Mr. Klein could often be found on the floor answering customers’ questions and completing transactions on the back of paper bags where he figured the pricing and discount in lightning speed and eschewed any need of a calculator.
In 2007, Mr. Klein relocated the business to Cockeysville Road in Cockeysville. When N and Z scales became popular, Mr. Klein wasted no time in expanding his line of products while creating a fully interactive website that drew customers from all over the world.
“Ted had good instincts,” said Richard D. Horn of Potomac, who holds Mr. Klein’s power of attorney. “He made the decision to become an e-commerce business. And for a guy of his age to see the value of the internet meant that he had made the right decision.”

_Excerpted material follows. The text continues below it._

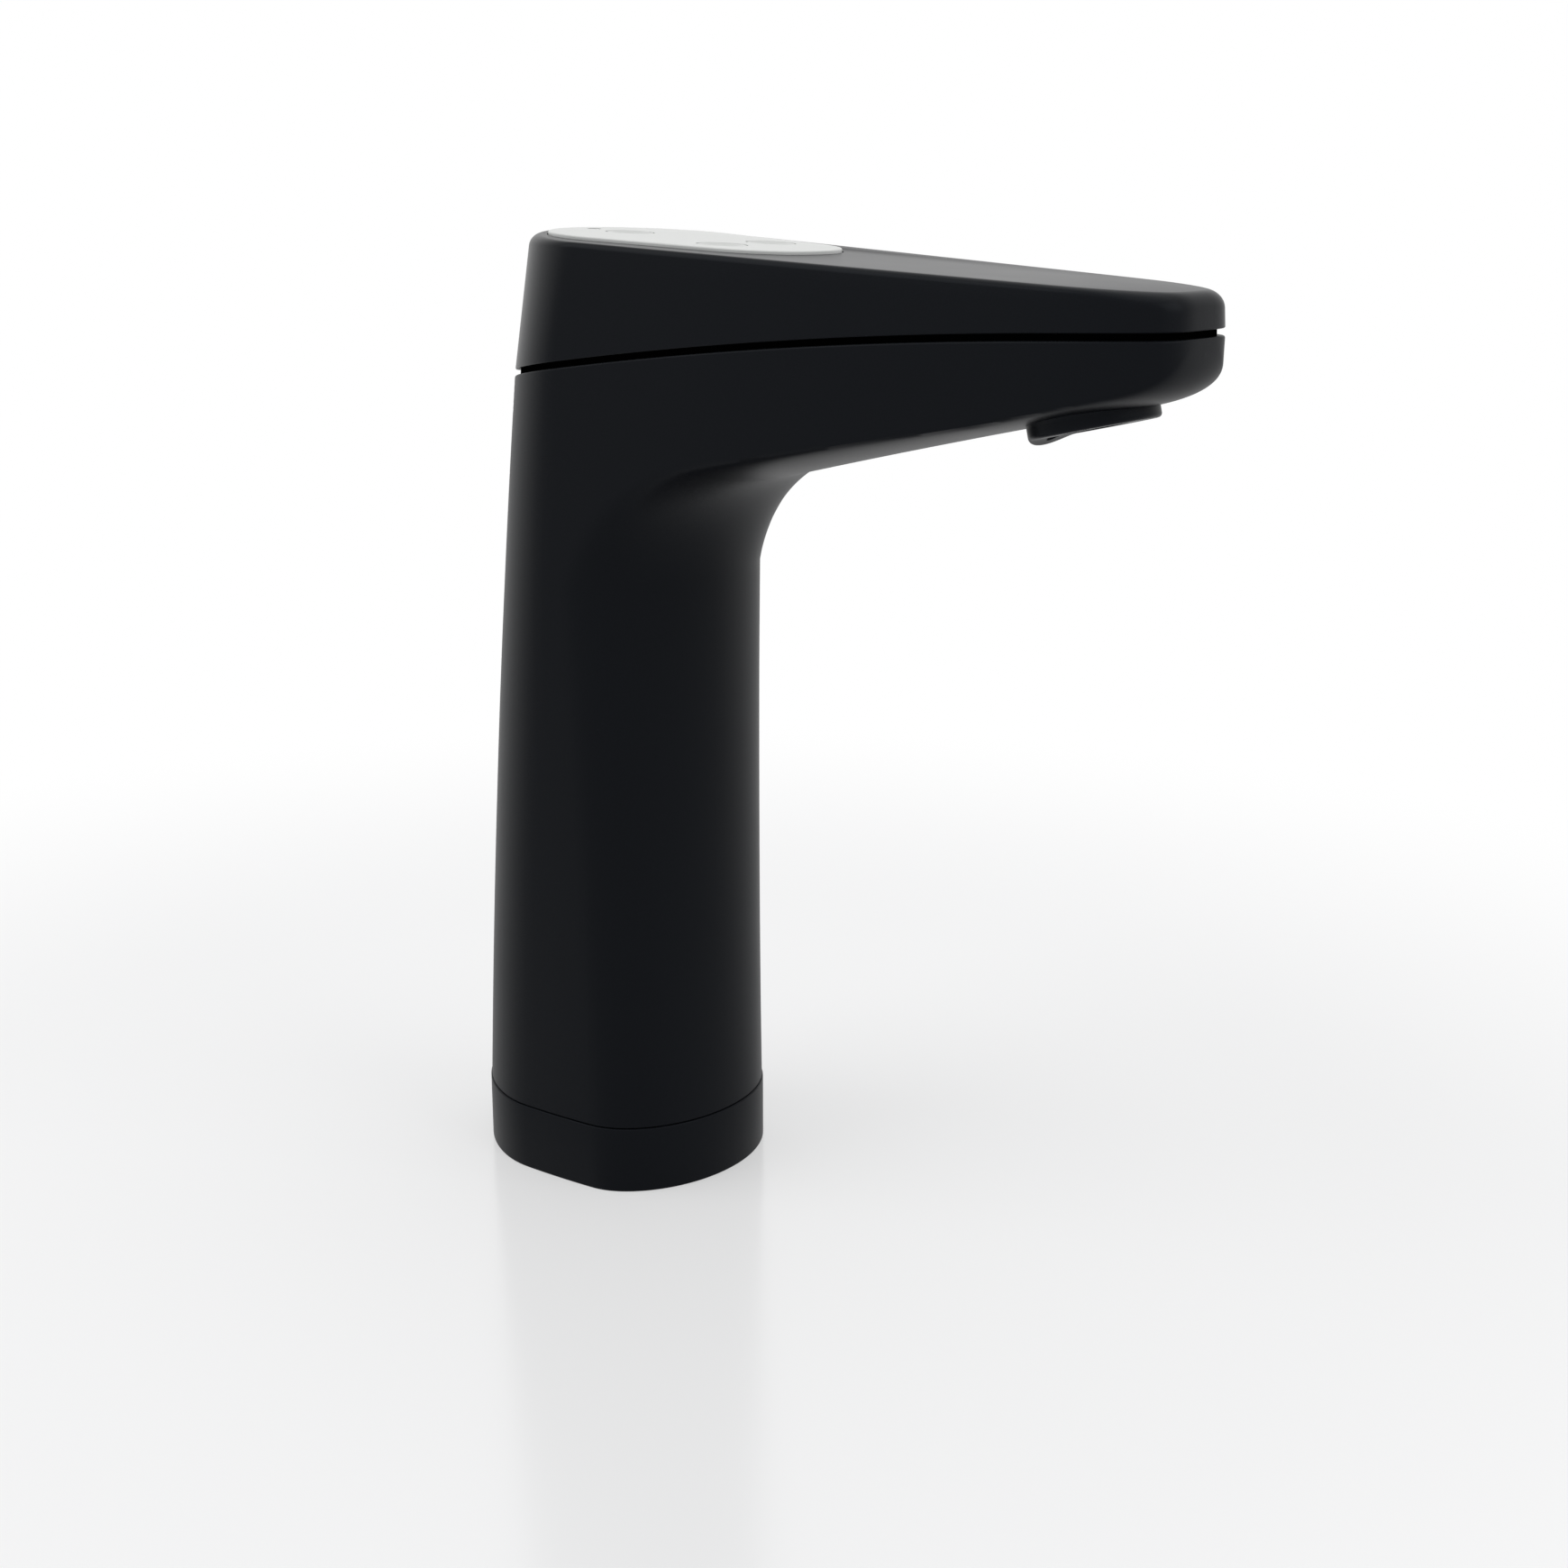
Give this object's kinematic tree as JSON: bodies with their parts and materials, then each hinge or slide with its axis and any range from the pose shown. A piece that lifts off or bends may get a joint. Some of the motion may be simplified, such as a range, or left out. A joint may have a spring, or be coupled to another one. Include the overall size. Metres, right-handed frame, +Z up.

In recent years, Mr. Klein was an infrequent visitor to his store, monitoring the business on closed-circuit TVs from his Northwest Baltimore home. Late last year, he made the decision to close his showroom and convert the business to a strictly online operation.
Despite his life’s work, Mr. Klein had absolutely no interest in either railroading or model railroading, and preferred spending his time gambling in Las Vegas and elsewhere.
“Blackjack was his game,” Mr. Horn said. “He was well known in all of the casinos and was escorted from most of them because of counting cards. In recent years, he didn’t go much anymore because Ted didn’t like to fly.”
“The casinos had pictures of all of Ted’s various disguises,” Mr. Horn said.
It was Mr. Klein’s intent to keep the business in operation after his death “because it was his employees’ livelihood,” Mr. Horn said.
Services are private.
He is survived by his companion of 30 years, Elaine Rosenbloom; her two daughters, Robin Rosenbloom Horn, and Michelle Rosenbloom Slomnicki, both of Potomac; and a cousin, Leonard Klein of Baltimore.